Here’s an interesting point, most Police Department, particularly in large cities, tell their officers not to resort to using their weapons off-duty unless necessary.  The reason? Responding officers face not only dealing with an armed suspect but sorting out the good guys from the bad guys. Just look at the number of “Friendly fire” incidents where cops killed other cops. Add minimally trained civilians into the mix, and it is only a matter of time before a cop kills or is killed by a well-intentioned civilian. Thus, compounding the tragedy.

There are no easy solutions to these problems, but motivating Americans to do something about it may lie in my earlier point. Money talks. If the NRA isn’t willing to compromise, stop supporting them. If Congress doesn’t listen, stop contributing. If companies sell unlimited quantities of ammunition, stop patronizing them.

If we can sue automobile makers for defective products, if  we can hold tobacco companies responsible for a “legal” products bad side effects, if we can sue McDonald’s for selling hot coffee, all of which has made things safer, then why not gun and ammunition makers?
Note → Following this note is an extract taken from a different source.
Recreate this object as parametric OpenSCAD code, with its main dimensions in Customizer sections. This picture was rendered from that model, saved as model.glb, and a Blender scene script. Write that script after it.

If we do not work toward a solution to the problem, resign yourself to future similar headlines. If you want to waste time praying, have at it. But know this, it will fail, and more innocent people will die because we are unwilling to face our responsibilities.

One definition of insanity is repeating the same action and expecting a different result. That’s the history of prayer in ending these incidents. Hold your faith in any manner you chose, but human intelligence and effort are necessary to solve this problem.

It’s been a while since I sat in a church, but I read all the books. I recall these words, God helps those who help themselves.

Time for us to do something, save praying for the World Series where no one dies.